- [PROVIDED DATA]
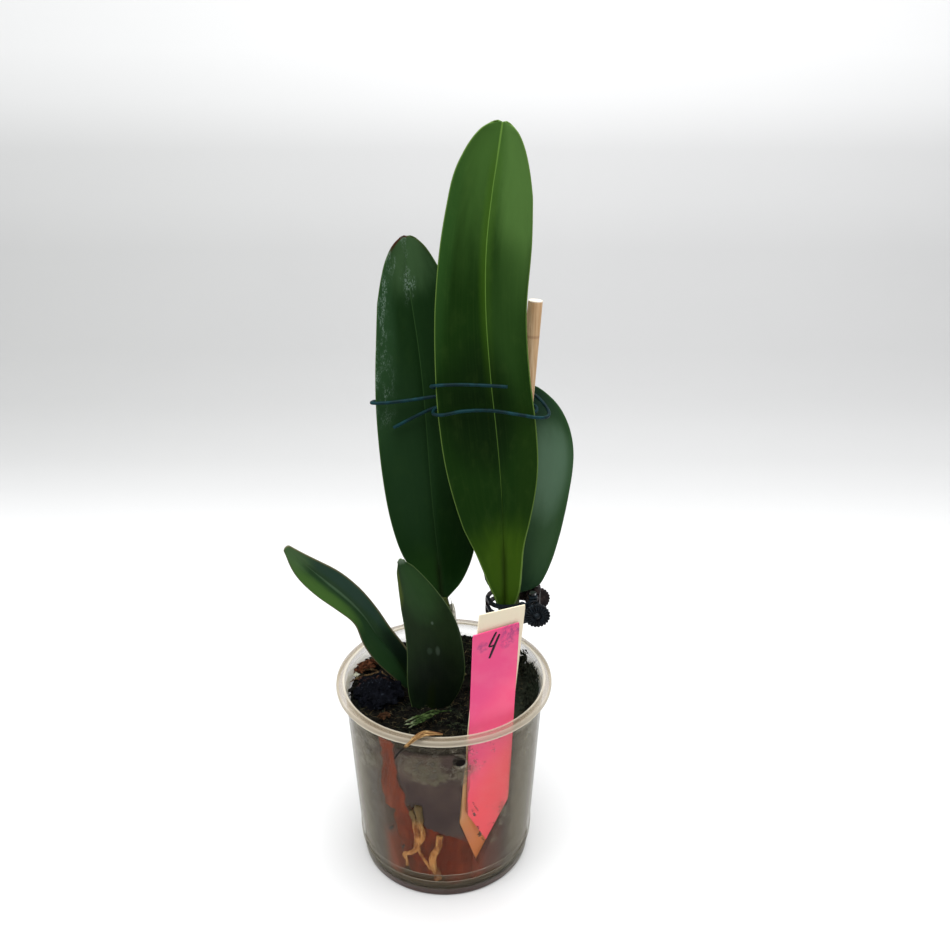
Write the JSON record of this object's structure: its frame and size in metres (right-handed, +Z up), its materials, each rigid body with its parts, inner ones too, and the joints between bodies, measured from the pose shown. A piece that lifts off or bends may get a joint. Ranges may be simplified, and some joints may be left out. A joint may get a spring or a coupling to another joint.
{
  "type": "potted cattleya orchid",
  "caption": "Young strap-leaved orchid growing in a clear plastic pot of bark, tied to a stake and held by a claw clip, with plant labels.",
  "frame": {"origin": "centre of the pot's underside", "axes": "+Z up; the plant is seen from the front when looking along +Y"},
  "size_m": [0.111, 0.0893, 0.2932],
  "materials": {
    "clear_plastic": "clear polypropylene, gloss, hazed and dirty on the inside",
    "leaf": "thick waxy leaf, semi-gloss",
    "leaf_dark": "thick waxy leaf, darker, semi-gloss",
    "stem_green": "smooth green stem, satin",
    "rhizome": "ringed green-brown rhizome, matt",
    "dry_bract": "dry papery bract, matt",
    "root": "tan root, satin",
    "bark": "rough red-brown bark",
    "bark_dark": "rough near-black bark",
    "mineral": "pale crumb, matt",
    "label_pink": "thin plastic sheet, semi-gloss",
    "label_white": "thin plastic sheet, semi-gloss",
    "stake_wood": "smooth pale wood",
    "tie_wire": "plastic-coated garden wire, satin",
    "clip_plastic": "black moulded plastic, gloss",
    "steel": "bright spring steel",
    "substrate": "damp dark bark substrate, rough"
  },
  "bodies": {
    "plant_and_pot": {"pot": "clear_plastic", "leaf_tall": "leaf", "leaf_left": "leaf_dark", "leaf_right": "leaf_dark", "leaf_small_left": "leaf_dark", "leaf_small_front": "leaf_dark", "stem_tall": "stem_green", "stem_left": "stem_green", "stem_right": "stem_green", "rhizome": "rhizome", "sheath_left": "dry_bract", "green_shoot": "stem_green", "dry_bract": "dry_bract", "root_forked": "root", "root_wavy": "root", "bark_strip": "bark", "bark_slab": "bark", "bark_chunk": "bark_dark", "bark_chip_red": "bark", "bark_chip_tan": "bark", "white_crumb": "mineral", "label_pink": "label_pink", "label_white": "label_white", "stake": "stake_wood", "wire_tie_tall": "tie_wire", "wire_tie_left": "tie_wire", "clip_jaw_front": "clip_plastic", "clip_pin": "steel", "clip_spring": "steel", "substrate": "substrate"},
    "clip_jaw": {"clip_jaw_back": "clip_plastic"}
  },
  "joints": [
    {"name": "clip_hinge", "type": "hinge", "parent": "plant_and_pot", "child": "clip_jaw", "pos_m": [0.0355, 0.006, 0.111], "axis": [0, 0, -1], "range_deg": [0, 35], "stiffness_Nm_per_rad": 0.004, "springref_deg": -34.38}
  ]
}
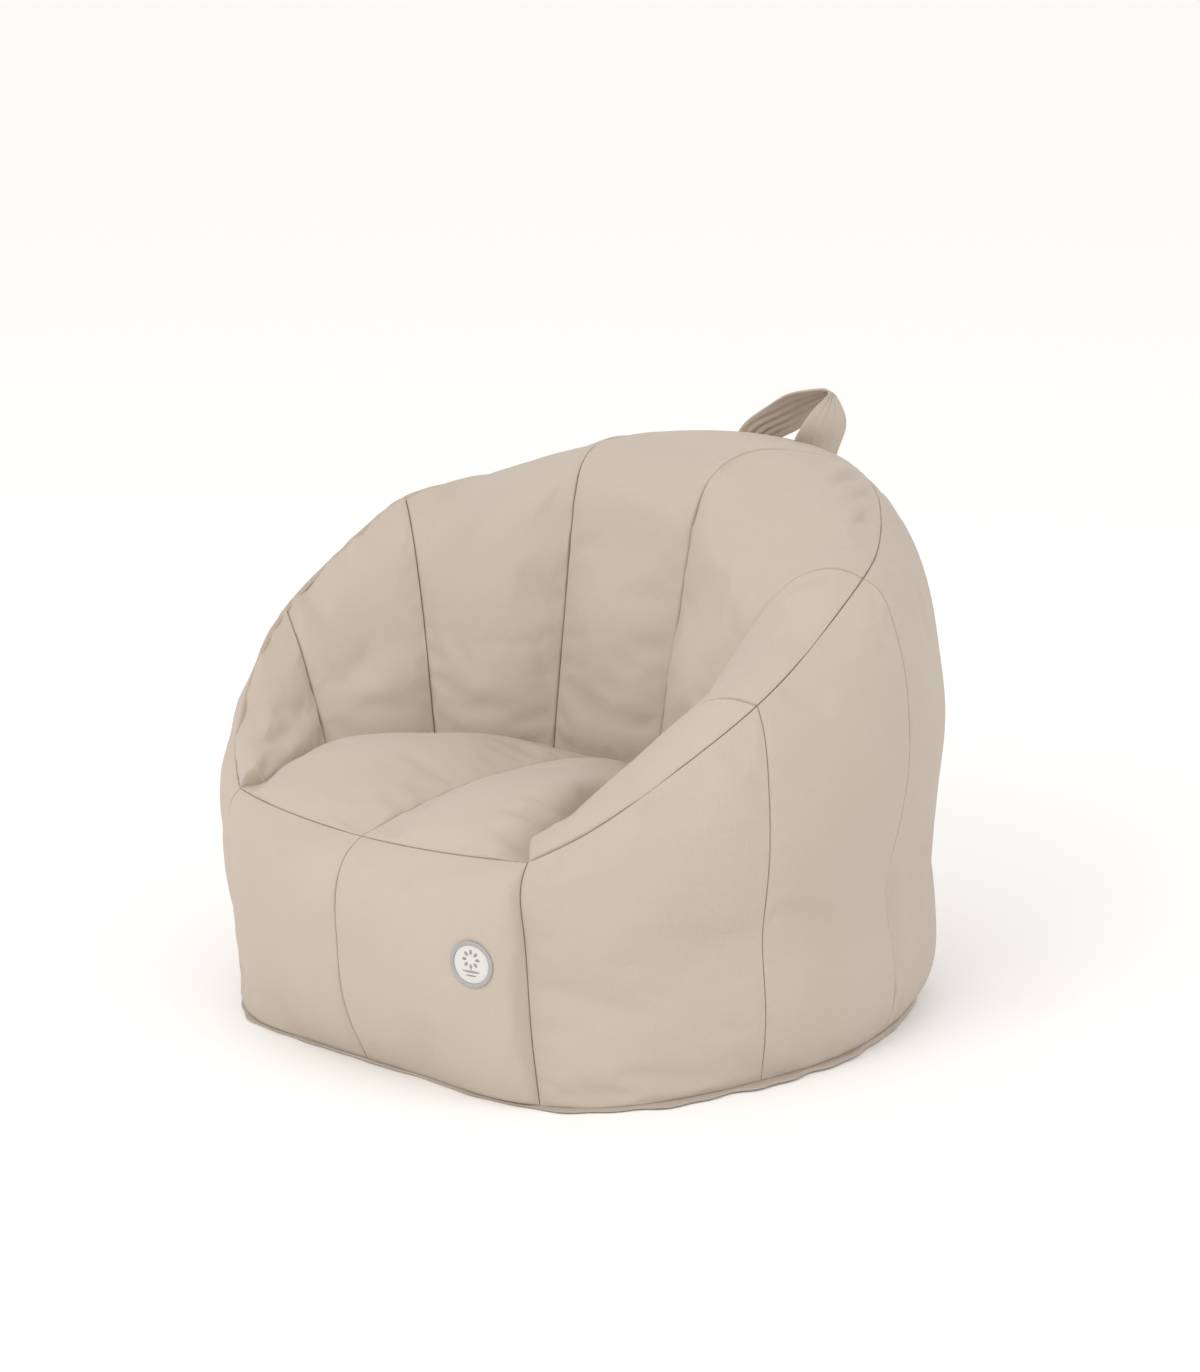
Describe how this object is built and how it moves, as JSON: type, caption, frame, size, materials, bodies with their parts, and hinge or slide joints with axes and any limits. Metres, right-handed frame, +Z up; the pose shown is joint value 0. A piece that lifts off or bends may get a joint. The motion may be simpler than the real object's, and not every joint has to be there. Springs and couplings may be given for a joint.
{
  "type": "bean bag chair",
  "caption": "Round tub-shaped bean bag chair for a child, with channelled back and arms, a split seat cushion, a strap handle and a zipped base.",
  "frame": {"origin": "on the floor at the middle of the chair's plan", "axes": "+Z up, the open front of the seat faces -Y, +X is the sitter's left side; the two halves mirror each other about X = 0"},
  "size_m": [0.599, 0.5908, 0.479],
  "materials": {
    "canvas": "matte",
    "strap_canvas": "matte",
    "base_canvas": "matte",
    "lining": "matte",
    "beads": "matte",
    "zip_tape": "matte",
    "zip_teeth": "satin",
    "zip_slider": "satin",
    "badge_face": "matte",
    "badge_ring": "matte"
  },
  "bodies": {
    "chair": {"badge_face": "badge_face", "badge_ring": "badge_ring", "base_panel_front": "base_canvas", "base_panel_rear": "base_canvas", "bead_fill": "beads", "front_panel_left": "canvas", "front_panel_right": "canvas", "inner_bag": "lining", "inner_panel_arm_left": "canvas", "inner_panel_arm_right": "canvas", "inner_panel_back": "canvas", "inner_panel_shoulder_left": "canvas", "inner_panel_shoulder_right": "canvas", "inner_panel_wing_left": "canvas", "inner_panel_wing_right": "canvas", "outer_panel_arm_left": "canvas", "outer_panel_arm_right": "canvas", "outer_panel_back": "canvas", "outer_panel_shoulder_left": "canvas", "outer_panel_shoulder_right": "canvas", "outer_panel_wing_left": "canvas", "outer_panel_wing_right": "canvas", "seat_panel_left": "canvas", "seat_panel_right": "canvas", "zip_stops": "zip_teeth", "zip_tape_front": "zip_tape", "zip_tape_rear": "zip_tape", "zip_teeth_front": "zip_teeth", "zip_teeth_rear": "zip_teeth"},
    "slider": {"zip_slider": "zip_slider"},
    "handle": {"handle_strap": "strap_canvas"}
  },
  "joints": [
    {"name": "zip_slide", "type": "slide", "parent": "chair", "child": "slider", "axis": [-1, 0, 0], "range_m": [0, 0.318]},
    {"name": "handle_flop", "type": "hinge", "parent": "chair", "child": "handle", "pos_m": [0, 0.262, 0.431], "axis": [-1, 0, 0], "range_deg": [-12, 85]}
  ]
}
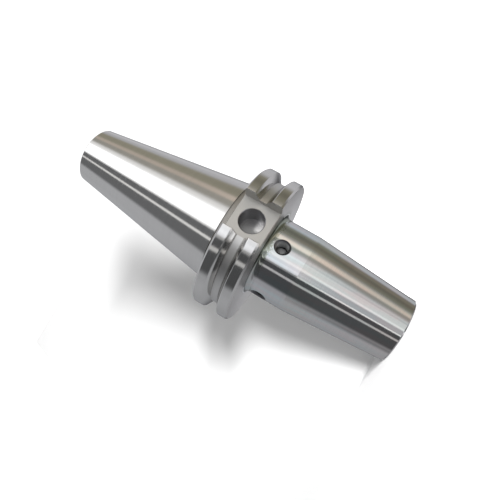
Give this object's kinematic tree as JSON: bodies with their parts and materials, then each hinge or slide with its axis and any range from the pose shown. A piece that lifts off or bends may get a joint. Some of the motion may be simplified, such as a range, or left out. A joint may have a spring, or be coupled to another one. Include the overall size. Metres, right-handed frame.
{
  "type": "shrink fit holder",
  "caption": "Turned steel tool holder with a slender heated-grip nose, a flange with gripper groove and drive slots, and a steep spindle taper.",
  "frame": {"origin": "centre of the nose face, on the tool axis", "axes": "+Z along the tool axis, from the nose up to the small end of the taper; -Y out of the drive slot that has the data hole; +X square to both"},
  "size_m": [0.0636, 0.0614, 0.1484],
  "materials": {
    "ground_steel": "hardened tool steel, fine ground and polished on the taper and nose, milled in the slots"
  },
  "bodies": {
    "root": {"holder_body": "ground_steel"}
  },
  "joints": []
}
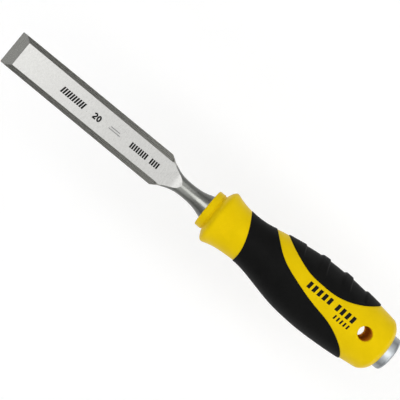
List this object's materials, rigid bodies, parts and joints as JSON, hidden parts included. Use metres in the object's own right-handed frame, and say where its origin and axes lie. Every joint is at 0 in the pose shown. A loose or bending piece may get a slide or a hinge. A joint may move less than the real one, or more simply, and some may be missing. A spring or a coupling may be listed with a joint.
{
  "type": "bench chisel",
  "caption": "Bench chisel with a bevel-edged blade, oval two-component handle, finger valleys, guard, hanging hole and steel strike cap.",
  "frame": {"origin": "on the floor plane z = 0 touched by the handle's lowest point, at mid length, in the vertical plane through the blade's centre line", "axes": "+X along the tool towards the cutting edge, +Y towards the palm side of the handle, +Z towards the bevelled face of the blade"},
  "size_m": [0.2552, 0.0392, 0.0343],
  "materials": {
    "blade_steel": "crosswise ground flat, darker satin bevels and neck",
    "yellow_plastic": "satin moulded hard plastic",
    "black_grip": "matt soft-touch moulding",
    "cap_steel": "turned and zinc plated"
  },
  "bodies": {
    "root": {"blade": "blade_steel", "handle_core": "yellow_plastic", "palm_grip": "black_grip", "finger_grip": "black_grip", "strike_cap": "cap_steel"}
  },
  "joints": []
}
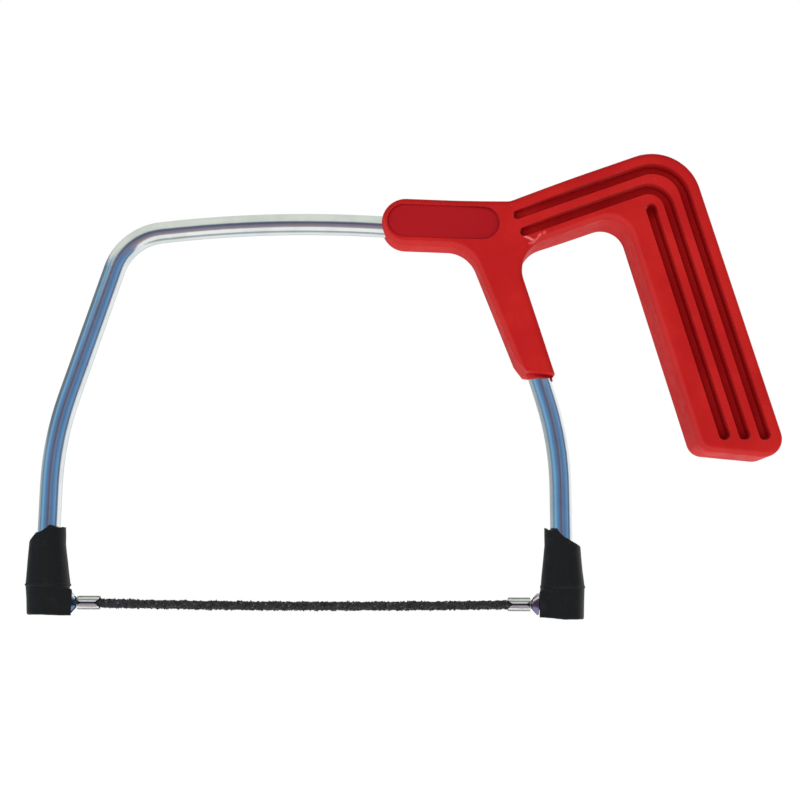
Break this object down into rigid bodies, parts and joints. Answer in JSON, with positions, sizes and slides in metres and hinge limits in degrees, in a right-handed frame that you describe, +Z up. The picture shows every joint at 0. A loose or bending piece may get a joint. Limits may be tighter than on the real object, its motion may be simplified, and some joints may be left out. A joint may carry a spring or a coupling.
{
  "type": "hacksaw",
  "caption": "Small bow saw with a round carbide-grit rod blade, sprung steel bow, rubber end boots and a two-shell plastic pistol grip; cuts tile, pipe and curves.",
  "frame": {"origin": "middle of the overall length, on the mid-plane of the thickness, at the lowest point of the boots", "axes": "+X along the blade from the front boot to the handle, +Y through the thickness from the label side to the screw side, +Z up from the blade to the crown of the bow"},
  "size_m": [0.2406, 0.0178, 0.151],
  "materials": {
    "zinc_steel": "bright zinc, blue and violet passivated",
    "red_plastic": "semi-gloss moulded",
    "black_rubber": "satin",
    "blade_steel": "plain steel",
    "carbide_grit": "coarse brazed grit",
    "ferrule_steel": "bright rolled sheet",
    "screw_steel": "zinc plated"
  },
  "bodies": {
    "frame": {"frame_rod": "zinc_steel", "handle_front_shell": "red_plastic", "handle_rear_shell": "red_plastic", "bar_screw": "screw_steel", "corner_screw": "screw_steel", "grip_end_screw": "screw_steel", "grip_screw": "screw_steel"},
    "front_boot": {"front_boot": "black_rubber"},
    "rear_boot": {"rear_boot": "black_rubber"},
    "blade": {"blade_wire": "blade_steel", "grit_coating": "carbide_grit", "front_ferrule": "ferrule_steel", "rear_ferrule": "ferrule_steel", "front_anchor_pin": "blade_steel", "rear_anchor_pin": "blade_steel"}
  },
  "joints": [
    {"name": "front_boot_slide", "type": "slide", "parent": "frame", "child": "front_boot", "axis": [0, 0, 1], "range_m": [0, 0.012]},
    {"name": "rear_boot_slide", "type": "slide", "parent": "frame", "child": "rear_boot", "axis": [0, 0, 1], "range_m": [0, 0.012]},
    {"name": "blade_release", "type": "slide", "parent": "frame", "child": "blade", "axis": [0, 0, -1], "range_m": [0, 0.02]}
  ]
}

- [TASK BRIEF] Go through the material and select each line with the string "axis" in it.

- [OUTPUT]
    {"name": "clip_hinge", "type": "hinge", "parent": "plant_and_pot", "child": "clip_jaw", "pos_m": [0.0355, 0.006, 0.111], "axis": [0, 0, -1], "range_deg": [0, 35], "stiffness_Nm_per_rad": 0.004, "springref_deg": -34.38}
    {"name": "zip_slide", "type": "slide", "parent": "chair", "child": "slider", "axis": [-1, 0, 0], "range_m": [0, 0.318]},
    {"name": "handle_flop", "type": "hinge", "parent": "chair", "child": "handle", "pos_m": [0, 0.262, 0.431], "axis": [-1, 0, 0], "range_deg": [-12, 85]}
Give this object's kinematic tree as JSON: bodies with their parts and materials, then each hinge or slide with its axis and any range from the pose shown. A piece that lifts off or bends may get a joint. Some of the motion may be simplified, such as a range, or left out. A joint may have a spring, or be coupled to another one. Include the overall size. Metres, right-handed frame.
  "frame": {"origin": "centre of the nose face, on the tool axis", "axes": "+Z along the tool axis, from the nose up to the small end of the taper; -Y out of the drive slot that has the data hole; +X square to both"},
    {"name": "front_boot_slide", "type": "slide", "parent": "frame", "child": "front_boot", "axis": [0, 0, 1], "range_m": [0, 0.012]},
    {"name": "rear_boot_slide", "type": "slide", "parent": "frame", "child": "rear_boot", "axis": [0, 0, 1], "range_m": [0, 0.012]},
    {"name": "blade_release", "type": "slide", "parent": "frame", "child": "blade", "axis": [0, 0, -1], "range_m": [0, 0.02]}